Exemple ci-contre de courbe de réponse en fréquence (bleue) et en phase (rouge) d’une enceinte de hi-fi. Le niveau de pression acoustique (dB SPL), à gauche, sert à lire la réponse en fréquence. L’angle (degrés), à droite, sert à lire la réponse en phase. En bas : les fréquences en hertz.
Distorsion non-linéaire : distorsion harmonique
La distorsion non linéaire rajoute au signal des fréquences qui n’étaient pas présentes en entrée. Parmi ces fréquences, on différencie les harmoniques et les autres. Un harmonique est un multiple entier de la fréquence fondamentale : par exemple, un sol à 392 Hz a pour deuxième harmonique 784 Hz (392 × 2), pour troisième 1568 Hz (392 × 3). Un son musical (donc avec un aspect périodique) comporte une fréquence dominante (la fondamentale : la longueur d’onde principale) qui caractérise la hauteur de note, et des harmoniques (des longueurs d’ondes proportionnelles), moins forts, mais qui contribuent beaucoup au timbre du son.
Le signal se décompose en cycles qui se répètent. La vitesse à laquelle les cycles se répètent caractérise la fréquence. La longueur d’un seul cycle est appelée la période.
En utilisant une fréquence pure (sans harmoniques, donc une onde sinusoïdale) comme signal, on peut mesurer le niveau d’émergence des harmoniques qu’on trouve à la sortie. On balaye ensuite la bande passante de fonctionnement, le résultat est un ensemble de courbes de niveaux (une par harmonique mesuré). On exprime la quantité totale de distorsion harmonique (THD) sous forme d’un ratio entre le niveau des harmoniques et le niveau de la fondamentale, soit en pourcentage, soit en dB, avec une indication du niveau général auquel la mesure a été faite, et la mention d’une bande passante. Par exemple : THD = 3 % pour 90 dB SPL (100 Hz – 20 kHz).
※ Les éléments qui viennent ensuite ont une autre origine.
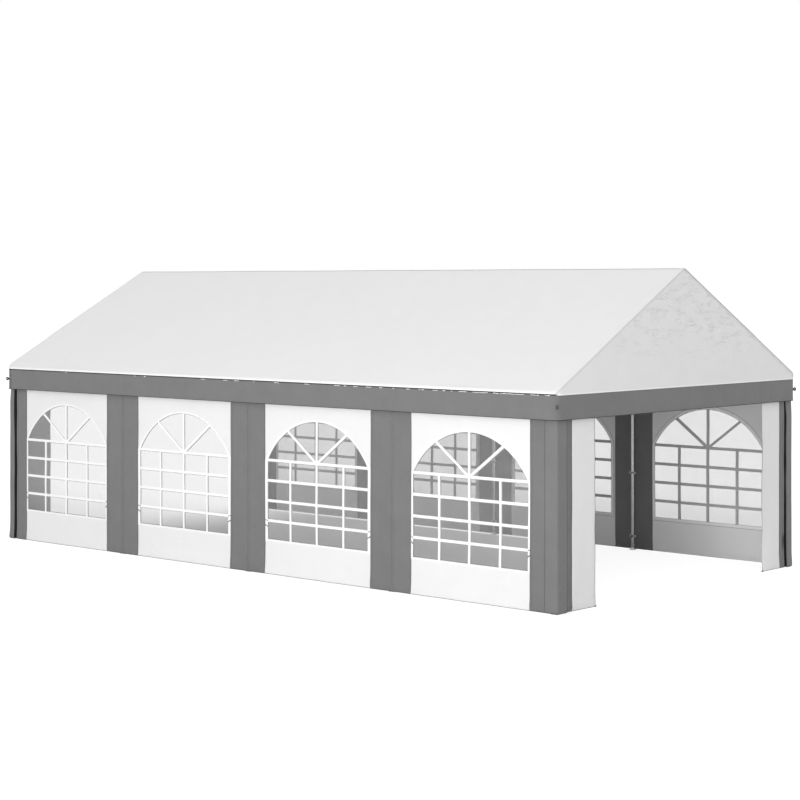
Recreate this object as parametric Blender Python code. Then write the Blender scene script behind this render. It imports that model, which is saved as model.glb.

Il est intéressant de considérer que dans le domaine psychoacoustique, la sensation de dégradation du signal n’est pas vraiment proportionnelle au taux de distorsion harmonique. Le deuxième harmonique en particulier, est souvent considéré comme pouvant ajouter de la « rondeur » au son.
Ci-contre, des courbes de mesure du THD d’une enceinte de monitoring Neumann KH420. En violet : distorsion harmonique totale. En rouge : 2e harmonique. En vert : 3e harmonique. À gauche est représenté l’écart de niveau avec la fondamentale. En bas, les fréquences. Le 2e harmonique de 10 kHz étant 20 kHz, limite supérieure de l’oreille humaine, la courbe s’arrête à 10 kHz.
Distorsion non linéaire : l’intermodulation
Les choses se compliquent lorsque le signal source est composé de plusieurs notes simultanées, avec chacune sa fondamentale. En plus de la distorsion harmonique apparaît un phénomène d’intermodulation ; des fréquences qui ne sont pas des multiples entiers des notes fondamentales apparaissent. Elles sont sans corrélation musicale avec les fondamentales et dégradent fortement la qualité d’écoute. Le taux de distorsion par intermodulation n’est jamais renseigné dans les spécifications d’enceintes (sauf à titre expérimental). L’intermodulation varie tellement selon les composantes du signal source, que les résultats ne sont pas vraiment significatifs.
D’une manière générale, les catalogues d’enceintes sont assez avares avec les mesures de distorsion. Elles sont compliquées à faire, le signal de test pour l’intermodulation n’est pas standardisé et les enceintes étant l’étage qui amène le plus de distorsion dans la chaîne son, les constructeurs n’ont peut-être pas envie de faire peur aux clients… Le taux de distorsion harmonique totale d’une enceinte peut facilement atteindre 5 %, et encore plus dans les basses fréquences. En comparaison, les amplis à transistors affichent souvent un THD < 0,1 % sur l’ensemble du spectre.